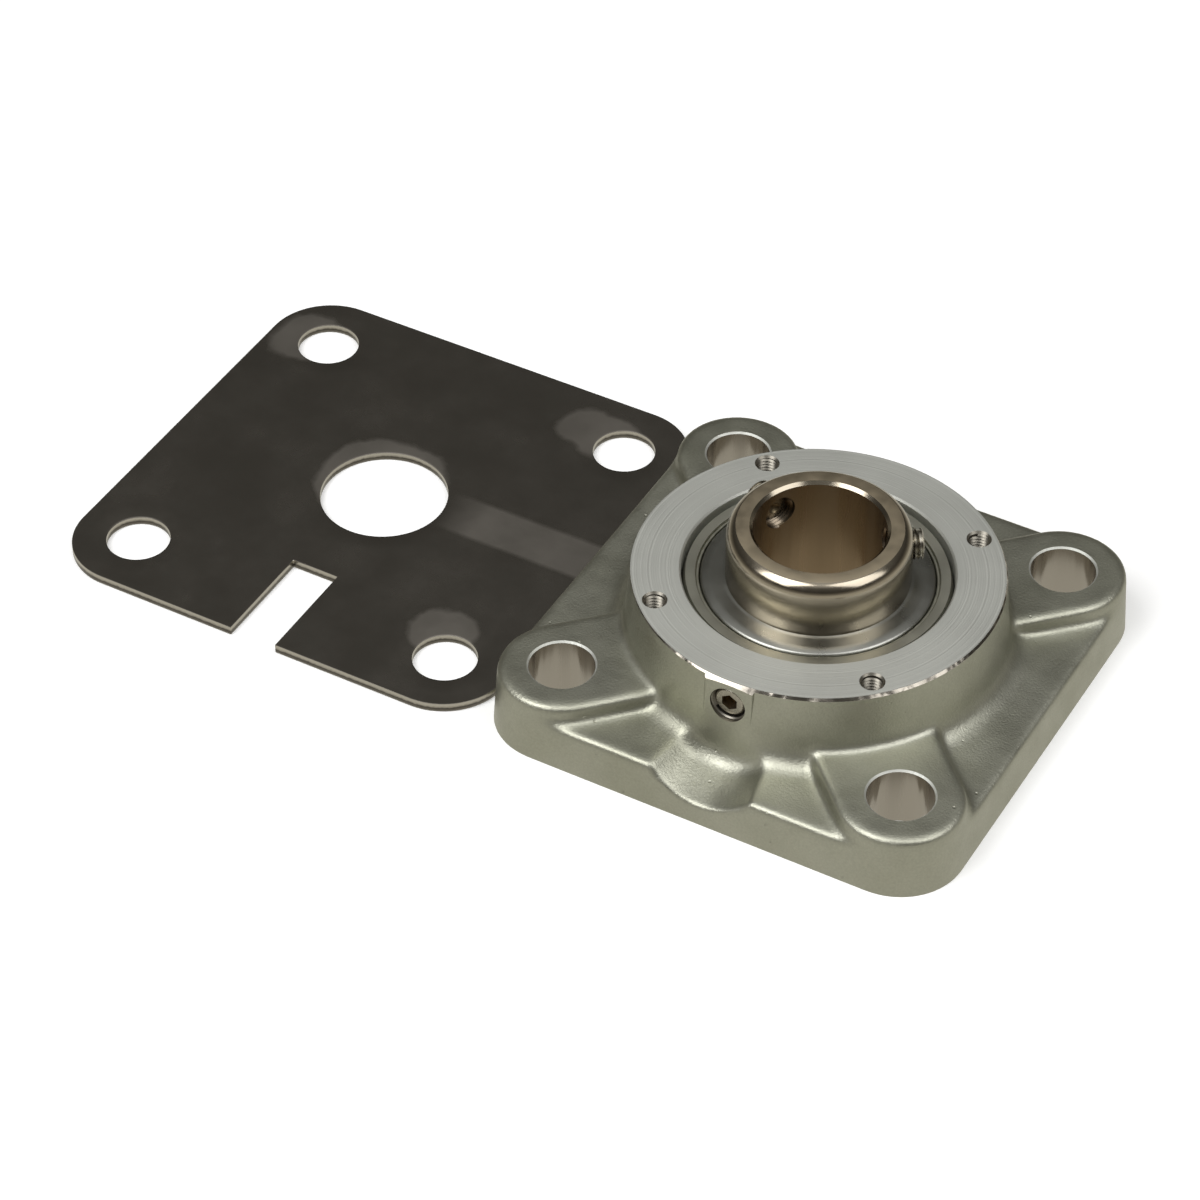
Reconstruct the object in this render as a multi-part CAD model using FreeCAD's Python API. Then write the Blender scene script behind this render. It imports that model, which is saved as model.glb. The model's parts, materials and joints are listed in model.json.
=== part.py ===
import FreeCAD, Part
import math
import os

os.makedirs("parts", exist_ok=True)

# Four-bolt square flange bearing with a set-screw insert, and its loose backing plate.
# Millimetres. The origin is on the bore axis, in the plane of the housing's base, and +Z points out
# of the machined face. The grease plug is on the -Y side and the backing plate lies beside -X.

# ---------------------------------------------------------------- driving dimensions
BOLT_SPACING = 70.0          # hole to hole, both ways
FLANGE = 96.0                # side of the square flange and of the backing plate
CORNER_R = FLANGE / 2 - BOLT_SPACING / 2
BOLT_HOLE_R = 6.25
SHAFT_R = 12.5
FACE_Z = 24.85               # machined face that takes a cover
CENTRE_Z = 15.6              # centre of the spherical seat and of the balls
INNER_RING_LOW = 1.3
INNER_RING_HIGH = 35.4

# housing casting
WEB_Z = 9.3
PAD_Z = 12.9
WEB_ROUND = 1.5
PAD_ROUND = 2.0
HUB_TOP_R = 34.9
HUB_FOOT_R = 36.2
HUB_FOOT_FILLET = 6.0
HUB_FOOT_Z = 9.8
HUB_BORE_R = 25.6
EDGE_BREAK = 0.5
SEAT_R = 26.05
COVER_HOLE_PITCH_R = 31.7
COVER_HOLE_R = 2.0
COVER_HOLE_DEPTH = 9.0
COVER_SINK_R = 2.35
LOADING_SLOT_WIDTH = 16.6

# boss, plug and relief on the -Y side
BOSS_Y = -35.5
BOSS_HALF = 5.0
BOSS_TOP_Z = 23.9
PLUG_Z = 19.6
PLUG_HOLE_R = 3.05
PLUG_HOLE_DEPTH = 5.0
PLUG_R = 3.0
PLUG_LENGTH = 4.2
PLUG_SUNK = 0.5
PLUG_SOCKET_FLATS = 3.0
GREASE_HOLE_R = 1.3
RELIEF_HALF = 10.0
RELIEF_R = 13.2
RELIEF_EDGE_Z = 5.0
RELIEF_INNER_Z = 7.0

# bearing insert
RING_R = 26.0
RING_HALF = 8.0
RING_SHOULDER_R = 21.6
RING_RECESS_R = 22.8
RING_RECESS_DZ = 5.4
PITCH_R = 19.25
BALL_R = 3.969
BALL_COUNT = 9
BALL_GAP = 0.13
INNER_SHOULDER_R = 16.9
FLINGER_SEAT_R = 17.0
COLLAR_R = 17.4
COLLAR_FACE_R = 15.63
COLLAR_ROUND = 3.0           # rounding that runs from the collar's side up to its end face
BORE_CHAMFER = 0.6
REAR_ROUND = 1.0
SCREW_R = 3.0
SCREW_GAP = 0.05
SCREW_Z = 29.9
SCREW_ANGLES = (154.0, 34.0)
SCREW_TIP_R = 14.0
SCREW_HEAD_R = 19.3
SCREW_SOCKET_FLATS = 3.0
SCREW_SOCKET_DEPTH = 2.6
SCREW_CHAMFER = 0.5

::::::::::

### SET EXERCISE
Scan the data above; copy every line where "parts" appears.

### TASK RESPONSE
Reconstruct the object in this render as a multi-part CAD model using FreeCAD's Python API. Then write the Blender scene script behind this render. It imports that model, which is saved as model.glb. The model's parts, materials and joints are listed in model.json.
os.makedirs("parts", exist_ok=True)